To determine whether there are terrorists among the influx of refugees, there will be an in-person interview by an officer of the Department of Homeland Security, fingerprint collection matched to criminal databases and the vetting of past visa applications to corroborate with the applicant’s story. Just over 50 percent get in, and this whole process takes eighteen to 24 months on average to complete.

The Speaker of the House, Paul Ryan, said: “People are very nervous, very worried about this,” and they should be. In the NY Times, “The White House called the demands ‘untenable’,” and I couldn’t help but agree. The level of protection is understandable, stemming from the urge to guard the republic and its people, but to what extent? Rummaging through the history of war torn asylum seekers is a tedious task. The attacks that occurred in Paris were a horrendous incident that plagued France, and an all too familiar stance for America. However, this is all fed by fear.
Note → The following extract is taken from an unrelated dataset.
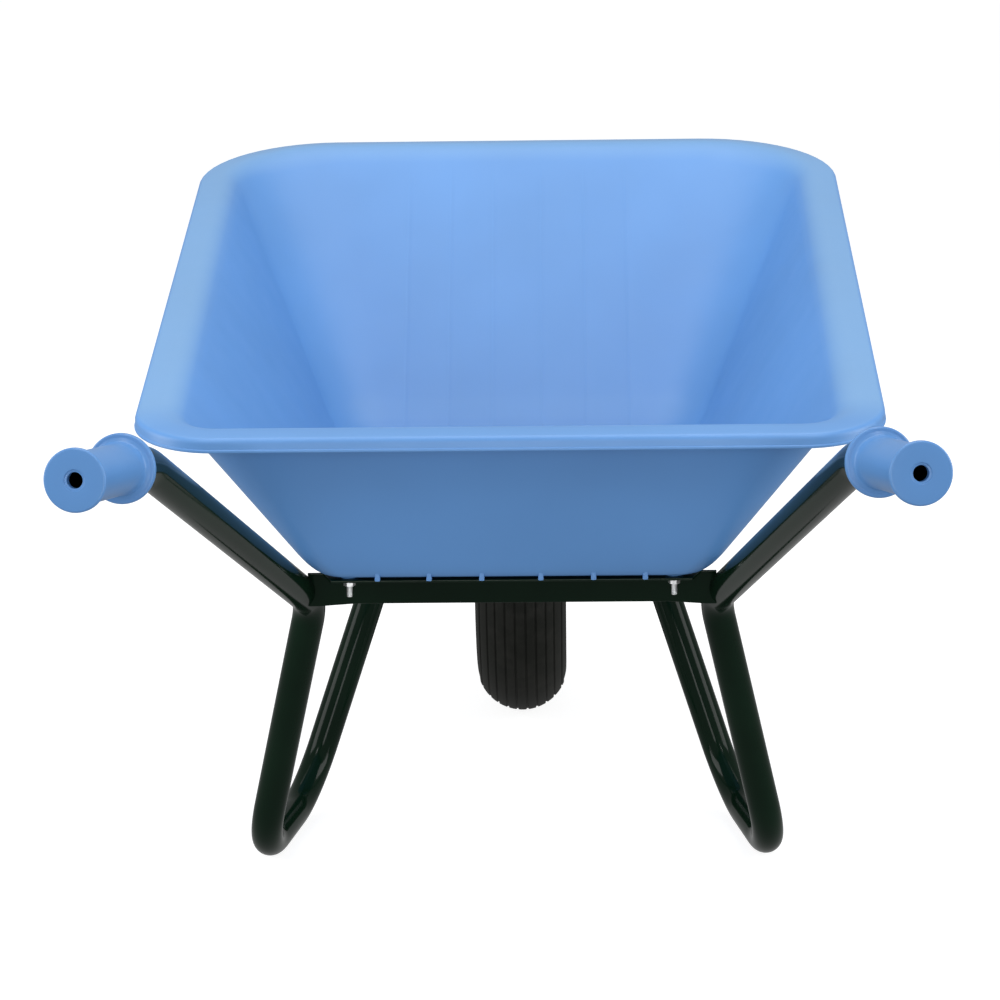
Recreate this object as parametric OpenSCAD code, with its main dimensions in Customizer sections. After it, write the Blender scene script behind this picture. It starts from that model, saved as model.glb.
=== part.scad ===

I do not submit that we bypass these checks. There are necessary precautions to take when foreigners enter the country. Nevertheless, to continue with these extreme procedures leads to the discrimination and marginalization of every Syrian refugee left to be vilified as a threat to the National Security of the United States of America.

President Obama tweeted, “Slamming the door in the face of refugees would betray our
deepest value. That’s not who we are.” We both have a common enemy. In the midst of all this chaos, these refugees are fleeing their homes from the same people who threatened to destroy ours. Now, the crisis that was once a priority in people’s minds has shifted into exclusion.

There is no correct prediction of who could be a possible extremist. Terrorism has no face. It is a constantly evolving entity and it may elude us at times. We must proceed with unbiased caution, or we will fall victim to preconceived conclusions.